The problem here is that there is no control in the experiment. Would a child look guilty if they had done something they should not have but no one had noticed? I have my doubts about some children. Would a child look guilty if they had done nothing they shouldn’t have, but a parent started shouting at them and poking a finger in their face as if they had done something bad? I think I have known children who would look guilty because they assumed they had done some terrible unknown thing. And if you know what you have done wrong, you might look less guilty then if you had done something wrong and did not even know what it was.
Yes, we have to guard against anthropomorphism but we also have to guard against anti-anthropomorphism. Dogs are very social animals and so there is every reason for them to have social emotions like guilt as well as non-social ones like fear.
22/06/2009 at 09:06 am
I guess that you are saying that this issues are very subjective, depend too much on who is evaluating the situation. That is true, but at the same time there are many disciplines that deal with highly subjective observations, nevertheless some reach proper conclusions with the use of appropriately designed evaluating methods.
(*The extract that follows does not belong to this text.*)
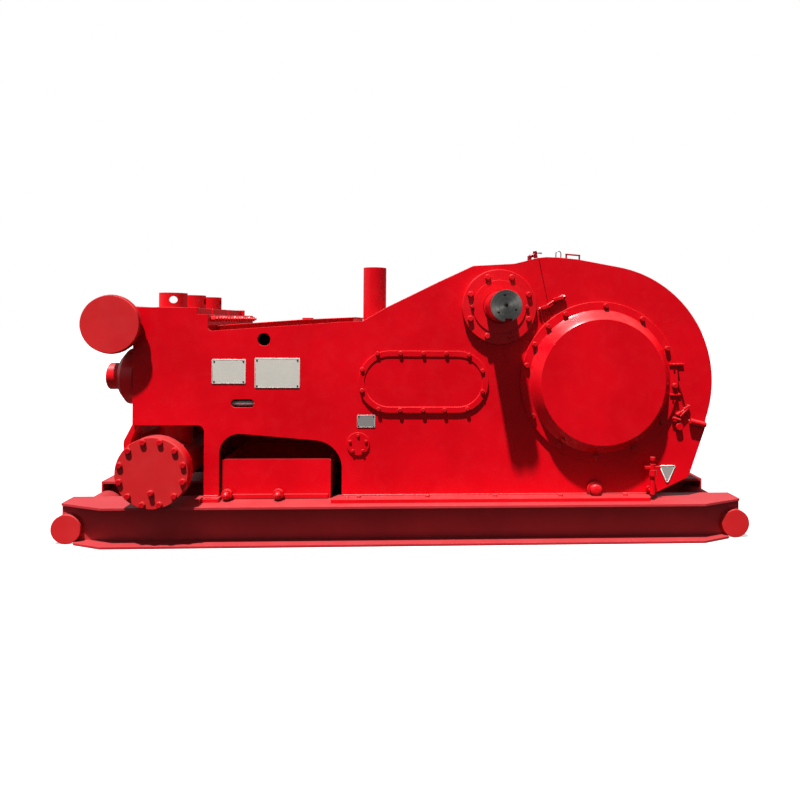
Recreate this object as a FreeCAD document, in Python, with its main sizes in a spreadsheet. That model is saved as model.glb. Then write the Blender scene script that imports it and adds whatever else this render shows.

Janet K: I agree with you Mariana that subjective observations are useful – extremely useful, but they are not experiments. This was supposed to be an objective experiment rather than a subjective observation and it did not have the controls that should have been part of it. They came to a result on the subject of whether a certain behaviour was similar in dogs and people by examining the dogs’ behaviour but not the humans’. I was also saying that there are two biases that are dangerous: assuming that humans are more unique than they are and assuming that humans are less unique than they are.